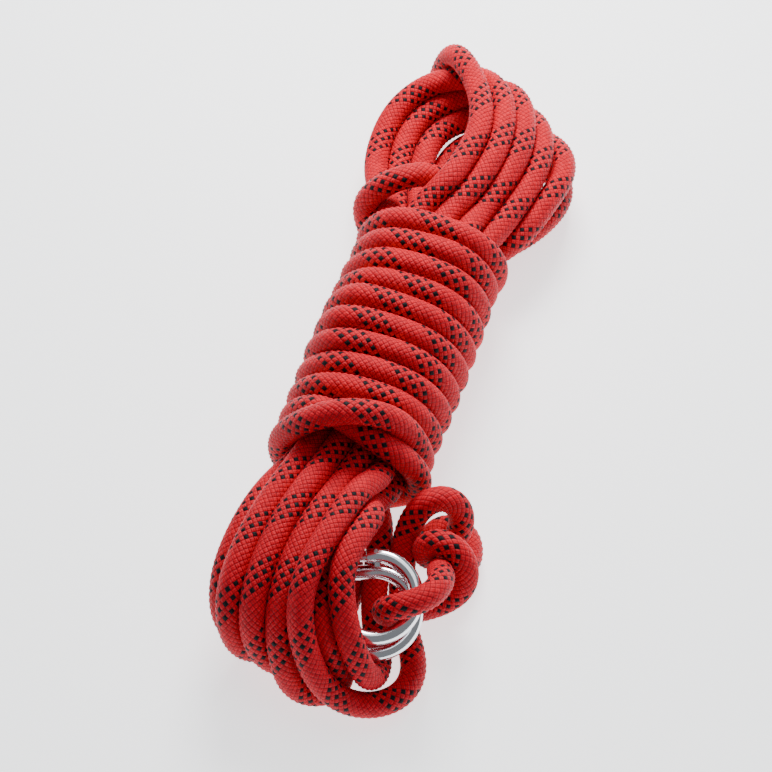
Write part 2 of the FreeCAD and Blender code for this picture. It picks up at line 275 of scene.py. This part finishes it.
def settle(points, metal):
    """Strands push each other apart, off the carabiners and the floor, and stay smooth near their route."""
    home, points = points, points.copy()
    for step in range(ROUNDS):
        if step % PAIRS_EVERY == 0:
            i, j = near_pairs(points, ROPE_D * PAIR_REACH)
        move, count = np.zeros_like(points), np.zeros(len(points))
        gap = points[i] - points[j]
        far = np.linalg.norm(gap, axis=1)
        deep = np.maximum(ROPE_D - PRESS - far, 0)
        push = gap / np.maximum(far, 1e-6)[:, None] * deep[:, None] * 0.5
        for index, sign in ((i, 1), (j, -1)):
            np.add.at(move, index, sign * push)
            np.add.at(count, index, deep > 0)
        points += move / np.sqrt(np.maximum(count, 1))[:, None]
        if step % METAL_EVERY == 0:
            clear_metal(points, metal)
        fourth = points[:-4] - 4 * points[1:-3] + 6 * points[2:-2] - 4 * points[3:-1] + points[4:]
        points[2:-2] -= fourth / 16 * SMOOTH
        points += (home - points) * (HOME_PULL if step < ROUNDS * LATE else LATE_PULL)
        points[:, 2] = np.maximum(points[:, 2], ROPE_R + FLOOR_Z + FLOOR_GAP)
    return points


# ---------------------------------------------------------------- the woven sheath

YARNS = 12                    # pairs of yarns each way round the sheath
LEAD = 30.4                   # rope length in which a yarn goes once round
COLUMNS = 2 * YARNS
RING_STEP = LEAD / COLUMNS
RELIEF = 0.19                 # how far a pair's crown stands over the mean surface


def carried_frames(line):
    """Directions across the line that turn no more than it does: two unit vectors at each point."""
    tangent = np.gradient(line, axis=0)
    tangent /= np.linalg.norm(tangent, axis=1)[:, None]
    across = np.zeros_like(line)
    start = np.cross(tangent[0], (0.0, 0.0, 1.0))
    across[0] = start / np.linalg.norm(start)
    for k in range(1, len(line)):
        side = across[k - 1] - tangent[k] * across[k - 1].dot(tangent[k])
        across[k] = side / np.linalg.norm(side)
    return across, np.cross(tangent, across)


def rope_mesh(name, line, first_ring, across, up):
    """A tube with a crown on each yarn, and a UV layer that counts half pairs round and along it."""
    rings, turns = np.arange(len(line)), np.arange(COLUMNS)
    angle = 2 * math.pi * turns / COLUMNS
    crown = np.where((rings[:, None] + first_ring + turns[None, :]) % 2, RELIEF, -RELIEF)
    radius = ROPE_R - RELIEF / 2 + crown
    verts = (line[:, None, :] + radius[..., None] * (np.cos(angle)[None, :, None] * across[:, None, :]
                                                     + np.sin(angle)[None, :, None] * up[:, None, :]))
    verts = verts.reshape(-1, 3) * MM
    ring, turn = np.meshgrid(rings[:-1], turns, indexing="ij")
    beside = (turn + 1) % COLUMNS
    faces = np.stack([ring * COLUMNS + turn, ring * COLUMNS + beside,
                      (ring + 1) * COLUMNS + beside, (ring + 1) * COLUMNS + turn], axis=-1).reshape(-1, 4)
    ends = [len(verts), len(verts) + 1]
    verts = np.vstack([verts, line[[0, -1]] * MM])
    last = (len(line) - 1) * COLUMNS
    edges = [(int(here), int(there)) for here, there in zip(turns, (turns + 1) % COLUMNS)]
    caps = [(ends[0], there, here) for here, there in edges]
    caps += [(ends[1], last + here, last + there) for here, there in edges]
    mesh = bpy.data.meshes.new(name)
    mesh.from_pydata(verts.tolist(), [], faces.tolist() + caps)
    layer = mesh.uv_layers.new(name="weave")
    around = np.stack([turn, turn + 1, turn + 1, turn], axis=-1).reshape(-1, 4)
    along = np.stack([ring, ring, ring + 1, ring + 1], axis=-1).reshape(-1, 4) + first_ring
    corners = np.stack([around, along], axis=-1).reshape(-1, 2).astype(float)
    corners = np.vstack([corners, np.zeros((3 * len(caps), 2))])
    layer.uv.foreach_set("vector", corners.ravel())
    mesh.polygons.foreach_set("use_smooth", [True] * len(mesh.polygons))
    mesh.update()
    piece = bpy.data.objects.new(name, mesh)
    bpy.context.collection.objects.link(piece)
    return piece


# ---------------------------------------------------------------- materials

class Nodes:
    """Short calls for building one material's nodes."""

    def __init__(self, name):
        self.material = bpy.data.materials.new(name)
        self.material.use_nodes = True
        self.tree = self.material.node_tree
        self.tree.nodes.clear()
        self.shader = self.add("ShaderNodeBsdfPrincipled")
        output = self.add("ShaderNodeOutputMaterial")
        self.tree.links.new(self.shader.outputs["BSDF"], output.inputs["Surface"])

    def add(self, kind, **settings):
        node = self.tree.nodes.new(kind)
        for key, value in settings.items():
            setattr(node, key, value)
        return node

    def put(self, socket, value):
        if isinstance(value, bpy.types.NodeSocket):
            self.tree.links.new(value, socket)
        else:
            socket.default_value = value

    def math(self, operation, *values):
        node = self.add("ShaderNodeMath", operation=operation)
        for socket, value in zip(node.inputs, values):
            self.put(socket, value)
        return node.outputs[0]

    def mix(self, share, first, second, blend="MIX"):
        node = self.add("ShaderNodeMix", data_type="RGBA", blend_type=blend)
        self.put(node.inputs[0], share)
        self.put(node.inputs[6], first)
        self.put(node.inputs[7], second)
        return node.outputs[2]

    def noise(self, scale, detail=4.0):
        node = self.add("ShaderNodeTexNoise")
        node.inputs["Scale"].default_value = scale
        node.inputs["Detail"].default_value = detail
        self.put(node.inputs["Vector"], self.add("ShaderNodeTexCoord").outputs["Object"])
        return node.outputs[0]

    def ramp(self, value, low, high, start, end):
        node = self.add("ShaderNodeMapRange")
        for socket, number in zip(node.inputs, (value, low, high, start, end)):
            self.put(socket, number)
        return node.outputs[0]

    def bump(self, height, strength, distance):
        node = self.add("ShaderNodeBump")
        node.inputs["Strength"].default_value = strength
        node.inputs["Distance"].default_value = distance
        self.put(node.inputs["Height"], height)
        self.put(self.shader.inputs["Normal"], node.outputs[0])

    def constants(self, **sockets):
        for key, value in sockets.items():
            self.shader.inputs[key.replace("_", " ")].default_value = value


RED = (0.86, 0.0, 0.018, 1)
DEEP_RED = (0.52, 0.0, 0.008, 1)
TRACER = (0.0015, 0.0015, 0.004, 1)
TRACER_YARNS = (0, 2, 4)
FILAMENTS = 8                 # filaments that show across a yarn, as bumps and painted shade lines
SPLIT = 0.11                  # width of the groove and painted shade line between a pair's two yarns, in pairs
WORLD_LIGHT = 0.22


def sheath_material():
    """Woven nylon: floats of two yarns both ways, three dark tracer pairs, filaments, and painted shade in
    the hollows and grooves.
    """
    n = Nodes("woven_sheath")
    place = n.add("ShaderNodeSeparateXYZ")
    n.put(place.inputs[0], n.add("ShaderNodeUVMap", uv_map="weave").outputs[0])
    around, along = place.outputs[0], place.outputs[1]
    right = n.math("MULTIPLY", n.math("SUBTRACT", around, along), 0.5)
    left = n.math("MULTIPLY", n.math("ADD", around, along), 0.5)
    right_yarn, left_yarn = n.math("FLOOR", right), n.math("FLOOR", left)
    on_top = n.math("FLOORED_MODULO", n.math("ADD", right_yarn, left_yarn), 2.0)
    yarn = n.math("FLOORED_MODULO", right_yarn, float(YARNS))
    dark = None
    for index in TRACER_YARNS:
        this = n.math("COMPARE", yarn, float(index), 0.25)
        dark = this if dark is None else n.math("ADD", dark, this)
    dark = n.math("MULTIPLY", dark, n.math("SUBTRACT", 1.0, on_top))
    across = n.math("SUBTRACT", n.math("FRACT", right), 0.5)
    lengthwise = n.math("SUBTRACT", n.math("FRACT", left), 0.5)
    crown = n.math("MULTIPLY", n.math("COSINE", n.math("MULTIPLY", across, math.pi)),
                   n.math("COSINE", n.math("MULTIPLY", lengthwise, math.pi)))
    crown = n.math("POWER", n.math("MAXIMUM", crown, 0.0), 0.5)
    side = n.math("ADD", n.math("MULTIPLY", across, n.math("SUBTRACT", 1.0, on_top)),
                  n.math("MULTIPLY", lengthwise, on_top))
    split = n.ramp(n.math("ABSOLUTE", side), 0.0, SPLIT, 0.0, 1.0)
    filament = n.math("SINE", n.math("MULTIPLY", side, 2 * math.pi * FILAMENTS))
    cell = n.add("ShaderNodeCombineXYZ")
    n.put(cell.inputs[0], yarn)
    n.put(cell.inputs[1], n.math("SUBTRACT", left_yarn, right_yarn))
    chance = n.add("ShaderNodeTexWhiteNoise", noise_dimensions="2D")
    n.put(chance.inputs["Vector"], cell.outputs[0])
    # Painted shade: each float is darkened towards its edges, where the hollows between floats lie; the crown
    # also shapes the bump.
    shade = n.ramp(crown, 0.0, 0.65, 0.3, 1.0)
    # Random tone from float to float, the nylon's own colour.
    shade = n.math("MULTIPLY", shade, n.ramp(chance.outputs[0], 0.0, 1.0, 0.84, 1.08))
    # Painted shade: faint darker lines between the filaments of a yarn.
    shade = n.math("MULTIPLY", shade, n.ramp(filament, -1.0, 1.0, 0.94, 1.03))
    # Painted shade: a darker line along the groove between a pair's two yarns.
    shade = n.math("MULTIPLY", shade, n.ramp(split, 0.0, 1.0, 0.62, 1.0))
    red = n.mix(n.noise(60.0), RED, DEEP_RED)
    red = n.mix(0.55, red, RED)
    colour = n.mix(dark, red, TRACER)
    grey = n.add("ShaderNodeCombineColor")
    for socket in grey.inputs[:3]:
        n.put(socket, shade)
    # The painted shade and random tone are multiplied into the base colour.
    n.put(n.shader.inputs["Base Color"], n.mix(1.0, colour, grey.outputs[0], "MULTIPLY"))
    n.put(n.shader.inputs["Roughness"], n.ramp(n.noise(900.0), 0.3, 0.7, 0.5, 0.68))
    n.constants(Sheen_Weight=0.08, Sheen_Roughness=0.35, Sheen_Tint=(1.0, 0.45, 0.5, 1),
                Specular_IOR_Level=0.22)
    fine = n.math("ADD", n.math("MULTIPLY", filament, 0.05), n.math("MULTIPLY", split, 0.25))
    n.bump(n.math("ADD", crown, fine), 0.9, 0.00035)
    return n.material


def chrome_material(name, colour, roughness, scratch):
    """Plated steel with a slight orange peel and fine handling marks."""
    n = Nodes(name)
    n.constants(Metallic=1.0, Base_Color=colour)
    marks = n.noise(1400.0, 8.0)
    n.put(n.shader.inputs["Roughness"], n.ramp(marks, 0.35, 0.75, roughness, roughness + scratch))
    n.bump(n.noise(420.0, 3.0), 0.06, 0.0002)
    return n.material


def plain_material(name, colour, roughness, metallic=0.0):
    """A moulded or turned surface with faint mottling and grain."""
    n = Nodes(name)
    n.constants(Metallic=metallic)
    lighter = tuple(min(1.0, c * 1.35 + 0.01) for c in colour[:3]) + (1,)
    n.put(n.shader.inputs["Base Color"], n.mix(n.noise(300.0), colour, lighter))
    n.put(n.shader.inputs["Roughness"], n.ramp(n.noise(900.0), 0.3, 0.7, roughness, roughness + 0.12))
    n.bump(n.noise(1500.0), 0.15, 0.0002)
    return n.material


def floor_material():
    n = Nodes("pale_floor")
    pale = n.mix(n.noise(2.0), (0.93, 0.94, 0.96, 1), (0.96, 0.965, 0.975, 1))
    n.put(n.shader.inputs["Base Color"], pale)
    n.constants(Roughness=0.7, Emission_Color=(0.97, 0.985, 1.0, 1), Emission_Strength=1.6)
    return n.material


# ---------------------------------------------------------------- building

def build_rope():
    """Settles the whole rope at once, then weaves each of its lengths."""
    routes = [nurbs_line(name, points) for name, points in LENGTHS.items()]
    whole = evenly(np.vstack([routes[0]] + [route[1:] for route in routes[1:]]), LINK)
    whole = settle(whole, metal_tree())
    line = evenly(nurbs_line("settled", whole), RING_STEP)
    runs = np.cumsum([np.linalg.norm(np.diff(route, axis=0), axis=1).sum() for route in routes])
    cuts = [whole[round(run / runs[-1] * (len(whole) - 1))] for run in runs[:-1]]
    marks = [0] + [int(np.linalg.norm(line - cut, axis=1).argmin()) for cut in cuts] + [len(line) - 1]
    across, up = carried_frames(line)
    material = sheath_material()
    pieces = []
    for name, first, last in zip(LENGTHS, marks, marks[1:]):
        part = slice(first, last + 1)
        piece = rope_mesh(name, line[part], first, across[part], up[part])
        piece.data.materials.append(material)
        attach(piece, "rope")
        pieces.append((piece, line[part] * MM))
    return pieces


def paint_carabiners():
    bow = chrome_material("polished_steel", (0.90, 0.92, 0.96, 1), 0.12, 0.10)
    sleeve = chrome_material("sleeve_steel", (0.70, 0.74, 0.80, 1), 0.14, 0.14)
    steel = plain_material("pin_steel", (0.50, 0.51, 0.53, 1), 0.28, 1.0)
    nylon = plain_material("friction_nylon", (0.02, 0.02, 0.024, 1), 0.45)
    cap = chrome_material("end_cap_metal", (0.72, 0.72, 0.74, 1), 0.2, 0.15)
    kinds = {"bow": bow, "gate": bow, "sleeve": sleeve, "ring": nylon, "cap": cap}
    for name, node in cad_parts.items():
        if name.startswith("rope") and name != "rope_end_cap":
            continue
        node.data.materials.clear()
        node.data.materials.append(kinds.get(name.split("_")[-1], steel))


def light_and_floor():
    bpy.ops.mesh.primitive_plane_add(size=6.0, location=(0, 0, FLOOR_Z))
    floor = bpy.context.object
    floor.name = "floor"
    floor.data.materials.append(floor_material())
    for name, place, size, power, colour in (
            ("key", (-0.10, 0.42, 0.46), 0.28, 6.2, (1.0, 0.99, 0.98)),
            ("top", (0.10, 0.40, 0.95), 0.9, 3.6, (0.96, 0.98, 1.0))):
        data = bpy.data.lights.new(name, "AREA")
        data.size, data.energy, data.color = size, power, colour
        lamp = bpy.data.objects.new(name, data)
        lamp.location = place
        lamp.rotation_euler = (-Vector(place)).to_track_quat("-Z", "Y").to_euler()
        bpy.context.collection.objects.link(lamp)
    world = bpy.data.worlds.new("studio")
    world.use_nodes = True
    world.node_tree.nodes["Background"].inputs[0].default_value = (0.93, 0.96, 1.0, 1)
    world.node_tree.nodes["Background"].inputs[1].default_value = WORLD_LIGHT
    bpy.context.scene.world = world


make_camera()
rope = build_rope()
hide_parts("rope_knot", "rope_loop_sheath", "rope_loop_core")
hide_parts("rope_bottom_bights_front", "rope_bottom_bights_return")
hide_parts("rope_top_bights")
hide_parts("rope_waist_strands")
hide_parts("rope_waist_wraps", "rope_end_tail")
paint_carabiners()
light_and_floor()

**Work instructions:** Quote only the stretch of lines that starts the data above and ends with the line containing "RELIEF = 0.19", both included.

**Output of the exercise:**
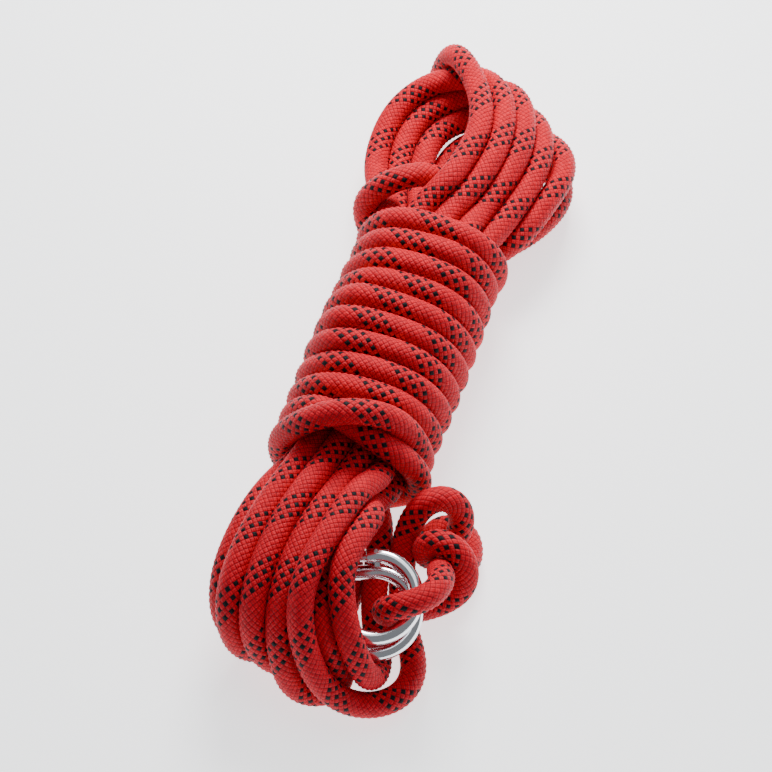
Write part 2 of the FreeCAD and Blender code for this picture. It picks up at line 275 of scene.py. This part finishes it.
def settle(points, metal):
    """Strands push each other apart, off the carabiners and the floor, and stay smooth near their route."""
    home, points = points, points.copy()
    for step in range(ROUNDS):
        if step % PAIRS_EVERY == 0:
            i, j = near_pairs(points, ROPE_D * PAIR_REACH)
        move, count = np.zeros_like(points), np.zeros(len(points))
        gap = points[i] - points[j]
        far = np.linalg.norm(gap, axis=1)
        deep = np.maximum(ROPE_D - PRESS - far, 0)
        push = gap / np.maximum(far, 1e-6)[:, None] * deep[:, None] * 0.5
        for index, sign in ((i, 1), (j, -1)):
            np.add.at(move, index, sign * push)
            np.add.at(count, index, deep > 0)
        points += move / np.sqrt(np.maximum(count, 1))[:, None]
        if step % METAL_EVERY == 0:
            clear_metal(points, metal)
        fourth = points[:-4] - 4 * points[1:-3] + 6 * points[2:-2] - 4 * points[3:-1] + points[4:]
        points[2:-2] -= fourth / 16 * SMOOTH
        points += (home - points) * (HOME_PULL if step < ROUNDS * LATE else LATE_PULL)
        points[:, 2] = np.maximum(points[:, 2], ROPE_R + FLOOR_Z + FLOOR_GAP)
    return points


# ---------------------------------------------------------------- the woven sheath

YARNS = 12                    # pairs of yarns each way round the sheath
LEAD = 30.4                   # rope length in which a yarn goes once round
COLUMNS = 2 * YARNS
RING_STEP = LEAD / COLUMNS
RELIEF = 0.19                 # how far a pair's crown stands over the mean surface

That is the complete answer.